А коллега пояснила, что ее, Дины, настоящий отец на одном мероприятии, не здесь, просил важных людей его дочь, то есть Дину не обижать. Нет. Он не назвал Дину по имени. Но она, Марья Петровна, провела свое расследование и выяснила, что на дочь того мужчины годится только она сама и Дина. Она сама, Марья Петровна, в силу почтенного возраста дочерью этого мужчины быть не может. А значит, остается только одна Дина. Дина смотрела ошарашено. Видя удивление Дины, имя отца Марья Петровна ей не назвала.

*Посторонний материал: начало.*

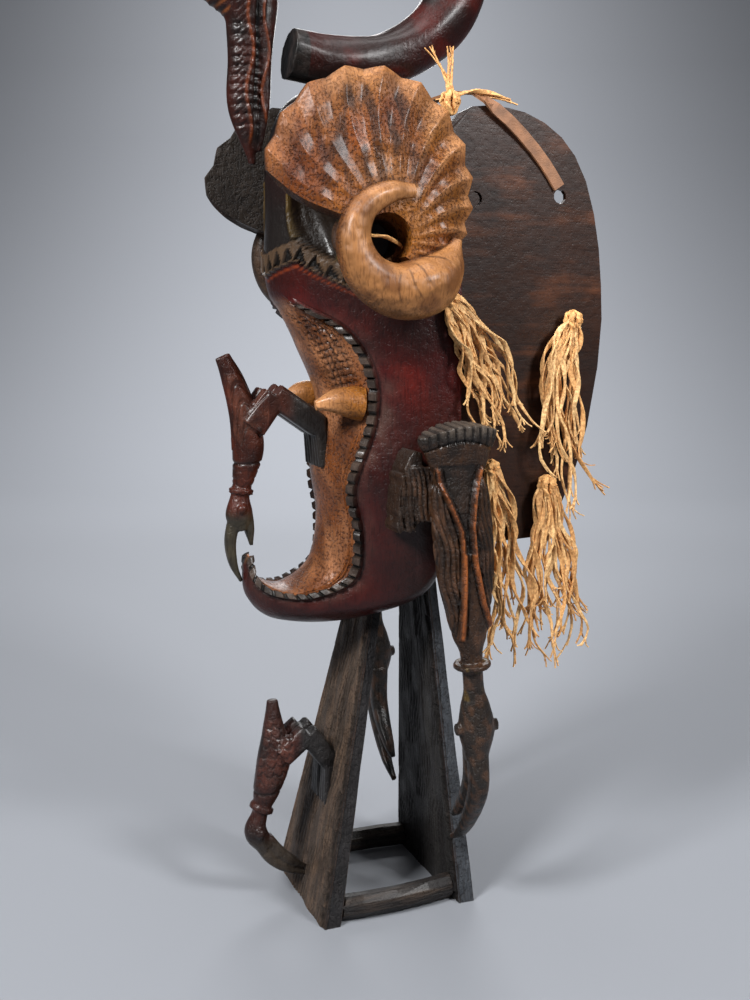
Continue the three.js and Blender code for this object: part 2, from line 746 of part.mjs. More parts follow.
function rung(sign) {
  const reach = FRONT_BOARD_HALF - RUNG_THICK / 2 - 2;
  const path = [];
  for (let i = 0; i <= 4; i++) {
    const t = i / 4;
    const y = FRONT_BOARD_Y + BOARD_THICK / 2 + (BACK_BOARD_Y + 4 - FRONT_BOARD_Y - BOARD_THICK / 2) * t;
    path.push([sign * (reach + RUNG_BOW * Math.sin(Math.PI * t)), y, RUNG_HIGH / 2 + 1]);
  }
  const bar = limb({ path, wide: RUNG_THICK / 2, deep: RUNG_HIGH / 2, rings: 4, around: 8 });
  return bar.subtract(frontBoard(GAP)).subtract(backBoard(GAP));
}

// The side boards, their strap and the raffia

const SIDE_BOARD_OUTLINE = [
  [34, 350], [34, 640], [50, 686], [70, 700], [98, 702], [128, 697], [159, 680], [181, 652], [196, 605],
  [202, 552], [202, 498], [186, 412], [166, 360], [144, 324], [128, 320], [70, 321], [46, 330],
];

function sideBoard(head) {
  const corners = SIDE_BOARD_OUTLINE.map(([y, z]) => new THREE.Vector3(y, z, 0));
  const curve = new THREE.CatmullRomCurve3(corners, true, "centripetal");
  const outline = curve.getPoints(28).slice(0, -1).map((p) => [p.x, p.y]);
  const half = SIDE_BOARD_THICK / 2;
  const sheet = plate(outline, SIDE_BOARD_X - half, SIDE_BOARD_X + half);
  const holes = [[74, 620], [159, 625]].map(([y, z]) =>
    rod([SIDE_BOARD_X - 20, y, z], [SIDE_BOARD_X + 20, y, z], SIDE_BOARD_HOLE / 2, 10),
  );
  return trimmed(sheet.subtract(joinAll(holes)), head);
}

// One leather strap from hole to hole, over the tops of both side boards.
function strap() {
  const x = SIDE_BOARD_X + SIDE_BOARD_THICK / 2 + GAP;
  const right = [[x, 157, 633], [x, 143, 653], [x + 1, 118, 679], [x + 2, 92, 699]];
  const top = [[x - 3, 74, 711], [36, 66, 715]];
  const half = [...right, ...top];
  const path = [...half, ...half.map(([a, y, z]) => [-a, y, z]).reverse()];
  const corners = path.map((p) => new THREE.Vector3(...p));
  const points = new THREE.CatmullRomCurve3(corners, false, "centripetal").getPoints(22);
  const rings = points.map((p, i) => {
    const ahead = points[Math.min(i + 1, 22)].clone().sub(points[Math.max(i - 1, 0)]).normalize();
    const out = new THREE.Vector3(p.x, 0, 60).normalize();
    const onFace = Math.min(Math.max((p.z - 700) / 9, 0), 1);
    out.set(Math.sign(p.x) * (1 - onFace) + out.x * 0.2, 0, onFace + 0.001).normalize();
    const across = new THREE.Vector3().crossVectors(out, ahead).normalize();
    const low = p.clone();
    const high = p.clone().addScaledVector(out, STRAP_THICK);
    return [
      low.clone().addScaledVector(across, -STRAP_WIDE / 2).toArray(),
      low.clone().addScaledVector(across, STRAP_WIDE / 2).toArray(),
      high.clone().addScaledVector(across, STRAP_WIDE / 2).toArray(),
      high.clone().addScaledVector(across, -STRAP_WIDE / 2).toArray(),
    ];
  });
  return solid(loft(rings));
}

// A hanging bunch of raffia: a knot that widens to its frayed ends.
function tassel(path, spread) {
  const deep = [6, spread * 0.5, spread * 0.8, spread, spread * 0.9];
  return limb({ path, wide: [4.5, 6.5, 7.5, 8, 6], deep, rings: 5, around: 6 });
}

const TASSEL_X = SIDE_BOARD_X + SIDE_BOARD_THICK / 2 + 11;
const TASSELS = {
  left_tassel_ear: [
    [[TASSEL_X + 8, 42, 530], [TASSEL_X + 9, 60, 500], [TASSEL_X + 9, 78, 460], [TASSEL_X + 8, 98, 405]],
    19,
  ],
  left_tassel_rear: [
    [[TASSEL_X, 166, 512], [TASSEL_X + 2, 152, 474], [TASSEL_X + 3, 152, 410], [TASSEL_X + 2, 168, 378]],
    14,
  ],
  left_tassel_middle: [[[TASSEL_X, 139, 366], [TASSEL_X, 143, 300], [TASSEL_X, 152, 215]], 22],
  left_tassel_front: [[[TASSEL_X, 84, 385], [TASSEL_X, 97, 310], [TASSEL_X, 106, 228]], 13],
};

// The whole mask

const block = mainBody(headBlock().simplify(SMALLEST));
const head = block.subtract(hollow());
const headRoom = room(block);
const frontBoardBody = trimmed(frontBoard(), headRoom);
const backBoardBody = trimmed(backBoard(), headRoom);
const leftEar = earBody(headRoom);
const leftHornbill = sideHornbill(headRoom, backBoard(GAP));
const hollowHead = room(head);
const leftSideBoard = sideBoard(hollowHead);
const faceRoom = headSkin(3 * GAP).add(headSkin(3 * GAP).translate([0, 0, 2 * GAP]));

const mask = new THREE.Group();
const pieces = [
  ["head", head, RED_WOOD],
  ["left_ear", leftEar, OCHRE_WOOD],
  ["right_ear", mirrored(leftEar).subtract(headRoom), OCHRE_WOOD],
  ["crest", crestBody(headRoom), RED_WOOD],
  ["mouth_hornbill", trimmed(mouthHornbill(), faceRoom), RED_WOOD],
  ["board_hornbill", trimmed(boardHornbill(), frontBoard(GAP)), BROWN_WOOD],
  ["left_hornbill", leftHornbill, BROWN_WOOD],
  ["right_hornbill", mirrored(leftHornbill).subtract(headRoom), BROWN_WOOD],
  ["front_board", frontBoardBody, BOARD_WOOD],
  ["back_board", backBoardBody, BOARD_WOOD],
  ["left_rung", rung(1), BOARD_WOOD],
  ["right_rung", rung(-1), BOARD_WOOD],
  ["left_side_board", leftSideBoard, SHEET_WOOD],
  ["right_side_board", mirrored(leftSideBoard).subtract(hollowHead), SHEET_WOOD],
  ["strap", strap().subtract(room(leftSideBoard)).subtract(room(mirrored(leftSideBoard))), LEATHER],
];
for (const [name, body, material] of pieces) {
  mask.add(meshOf(name, body, material));
}
for (const [name, [path, spread]] of Object.entries(TASSELS)) {
  mask.add(meshOf(name, tassel(path, spread), RAFFIA));
}
mask.position.y = -(FRONT_BOARD_Y + BOARD_THICK / 2);

export default mask;
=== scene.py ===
"""The looks of a carved wooden hornbill mask that stands on its own two boards.

Sizes in the shape functions are millimetres from a line midway between the two boards,
as the mask itself was laid out. in_frame moves them to the frame that all files share.
Y runs from the front of the mask to its back, and X to its own left.
"""

import math

import bpy
import numpy as np
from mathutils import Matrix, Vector, kdtree


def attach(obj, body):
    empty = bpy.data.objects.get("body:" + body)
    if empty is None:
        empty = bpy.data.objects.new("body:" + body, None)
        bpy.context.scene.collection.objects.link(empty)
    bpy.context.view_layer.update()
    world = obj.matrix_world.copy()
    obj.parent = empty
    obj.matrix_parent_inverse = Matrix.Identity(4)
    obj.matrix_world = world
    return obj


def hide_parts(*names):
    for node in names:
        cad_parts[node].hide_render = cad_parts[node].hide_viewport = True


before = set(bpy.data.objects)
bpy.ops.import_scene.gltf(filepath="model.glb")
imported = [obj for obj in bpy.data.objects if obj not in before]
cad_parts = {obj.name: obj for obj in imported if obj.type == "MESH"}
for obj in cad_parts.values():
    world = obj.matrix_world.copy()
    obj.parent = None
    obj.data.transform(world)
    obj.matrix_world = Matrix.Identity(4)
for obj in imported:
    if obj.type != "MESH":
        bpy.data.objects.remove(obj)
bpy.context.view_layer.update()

bl_info = {
    "name": "Carved Hornbill Mask",
    "version": (1, 0, 0),
    "blender": (4, 5, 0),
    "location": "3D View > Sidebar > Mask",
    "description": "Dresses the carved hornbill mask: painted wood, leather and raffia",
    "category": "Object",
}


# Colours and sizes that a user would change


def linear(code, alpha=1.0):
    """An sRGB hex colour as the linear values that Blender works in."""
    shades = [int(code[i : i + 2], 16) / 255 for i in (1, 3, 5)]
    return tuple(v / 12.92 if v <= 0.04045 else ((v + 0.055) / 1.055) ** 2.4 for v in shades) + (alpha,)


def colour(name, description, code):
    return bpy.props.FloatVectorProperty(
        name=name, description=description, size=4, subtype="COLOR", min=0.0, max=1.0, default=linear(code)
    )


def length(name, description, default, low, high):
    return bpy.props.FloatProperty(
        name=name,
        description=description,
        default=default,
        min=low,
        max=high,
        subtype="DISTANCE",
        unit="LENGTH",
    )


class MaskColours(bpy.types.PropertyGroup):
    """Colours of the mask's paint, bare woods, leather and raffia"""

    cheek_red: colour("Cheek red", "Glossy dark red stain of the cheeks and horn", "#521210")
    brow_black: colour("Brow black", "Soot-black stain of the brow, rim and feet", "#1a1614")
    face_ochre: colour("Face ochre", "Orange-brown of the sunk face plate", "#70401f")
    face_pale: colour("Face pale", "Worn, pinkish high parts of the face plate", "#a9744f")
    ear_ochre: colour("Ear ochre", "Ochre stain of the fluted ears and their curls", "#8f5a22")
    # Also laid on as painted highlight on the ears' ridge crests and on the fan's outer band, besides worn
    # places
    ear_wear_and_highlight: colour("Ear worn", "Pinkish tan where the ridges are worn", "#b98558")
    bird_red: colour("Bird red", "Red-brown stain of the hornbill at the mouth", "#4a2014")
    bird_brown: colour("Bird brown", "Brown of the clinging hornbills", "#3d2716")
    beak_olive: colour("Beak olive", "Greenish brown of the beaks", "#3d382c")
    board_brown: colour("Board brown", "Weathered brown of the two boards", "#463b32")
    board_dark: colour("Board dark", "Near-black old stain on board and rungs", "#222020")
    sheet_brown: colour("Side board brown", "Dark brown of the thin side boards", "#2d1b13")
    sheet_light: colour("Side board light", "Reddish tan where the sheet is worn", "#6c4027")
    raw_wood: colour("Raw wood", "Unstained wood inside the helmet", "#6b4f38")
    leather_tan: colour("Leather tan", "Tan of the leather strap", "#9a6a48")
    raffia_straw: colour("Raffia straw", "Straw orange of the raffia", "#f6bd78")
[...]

Ох, как Дина себя ругала, что не расспросила коллегу, как следует. Но шанс был упущен.
Придя домой тогда, Дина сразу позвонила матери. Она не поверила коллеге и хотела с матерью посмеяться над происшедшим, над очередной сплетней о себе.
Но что она тогда от матери услышала! Мать, узнав, зачем звонит Дина, вдруг заорала дико. Обвиняя Дину, коллегу Дину. И закончила тем, что пожелала собственной дочери умереть от страшной болезни, если та не перестанет верить, что у нее другой отец, который не Николаич (уважаемые читатели, я не буду называть здесь название болезни, но она действительно, страшная и человек умирает у ужасных муках). Дина слушала оторопело. Она понимала давно, что мать ее не любит. Но чтобы такое желать собственному ребенку!!!

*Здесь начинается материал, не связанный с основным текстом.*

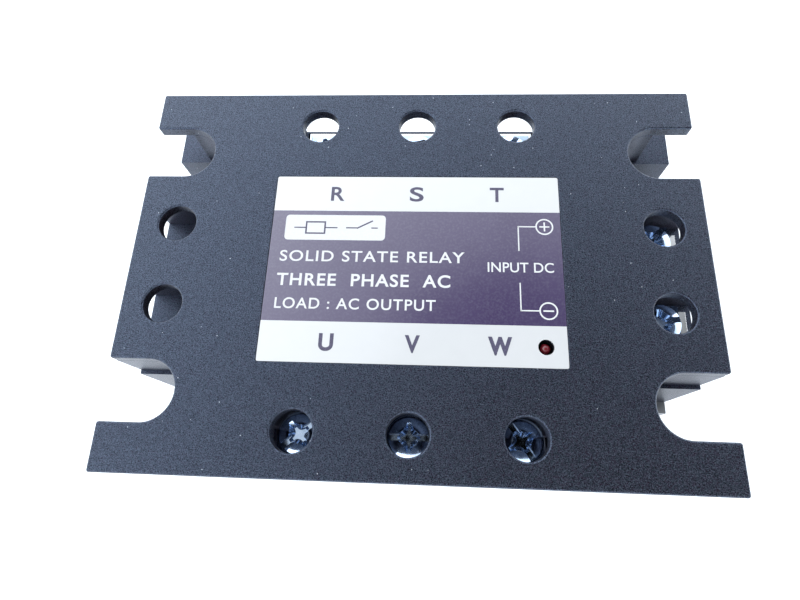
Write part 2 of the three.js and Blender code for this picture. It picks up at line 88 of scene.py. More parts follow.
# Label film and its print, in millimetres from its centre; the badge is (x0, y0, x1, y1)
FILM_EDGE = 0.03
FILM_CORNER_RADIUS = 0.35
FIELD_HALF_HEIGHT = 10.8
PRINT_LIFT = 0.004
LETTER_PITCH = 14.9
LETTER_SHIFT = 0.3
LETTER_HEIGHT = 3.0
LINE_LETTERS_Y = 14.4
LOAD_LETTERS_Y = -14.5
SIGN_X = 23.6
SIGN_LINE_X = 18.9
SYMBOL_Y = 7.3
BADGE = (-24.0, 4.8, -5.3, 9.9)
BADGE_CORNER_RADIUS = 0.7

# The height of the font's capitals for a font size of 1
CAPITAL_SHARE = 0.72

# Degrees between the points of a round outline
ARC_STEP = 6

# Floor, in metres
FLOOR_HALF_SIZE = 3
FLOOR_DROP = 0.0001

# The range that a noise texture mostly stays in
NOISE_LOW = 0.3
NOISE_HIGH = 0.7

# The plastic's patterns, in features per metre
CLOUD_SCALE = 60
HUE_SCALE = 2600
GRAIN_SCALE = 5600
DUST_SCALE = 420
DUST_SIZE = 0.036

# Light: greys by the cosine between a direction and an axis, as (cosine, grey) pairs
SKY_AXIS = (0.33, -0.12, 1)
SKY_STOPS = [(0.5, 1.0), (0.66, 0.60), (0.84, 0.25), (0.95, 0.06), (1.0, 0.01)]
FIGURE_AXIS = (0.16, 0.13, 1)
FIGURE_STOPS = [(0.958, 1.0), (0.976, 0.01)]
SKY_TINT = (0.94, 0.97, 1.0)
SKY_STRENGTH = 3.3

# Camera: millimetres from the middle of the cover's top, and degrees
CAMERA_PLACE = (3.75, -36.73, 89.28)
CAMERA_TURN = (18.73, 3.00, 2.16)
CAMERA_LENS = 24.2
CAMERA_SENSOR = 36


# ---- Materials ------------------------------------------------------------------------------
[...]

А еще у Дины закралось сомнение в том, что Николич ее отец. Ведь если бы это было так, зачем матери истерить? Зачем слать проклятья и желать дочери смерти?
Дина не испугалась. И вновь, и вновь пыталась заговорить с матерью о возможном другом отце.
Однажды ей мать заявила: «Ты мечтаешь об успешном, всего добившемся отце. Я тебя понимаю. Но твой отец скромный бывший полицейский Николаич».
Дина тогда с грустью и каким-то равнодушием посмотрела на мать и тихо произнесла: «Ничего ты не понимаешь. Пусть бы лучше моим отцом оказался нищий или бездомный, пусть им был бы даже самый горький пьяница. Но только не Николаич».
Больше с матерью они не возвращались к теме другого отца.
Но мать продолжает иногда звонить дочери и навязчиво рассказывать о жизни Николича, называя его при этом папой Дины «Твой папа пришел», «Твой папа сказал».
Так было и в этот пятничный вечер.
Дина отключила телефон после разговора с матерью и в который раз уже себе повторила: «Он мне не папа, не папа. Николаич мне не папа. Нет. Не хочу». И Дине было уже не важно, папа ей Николаич по крови или нет. Она ясно и четко осознала – он ей больше не отец просто как человек, издевавшийся над ней много лет, как человек, из-за которого она вполне могла умереть, если бы не было дедушки.
А может и мать Дине не мать?
Все имена в моем рассказе изменены. А вот история настоящая.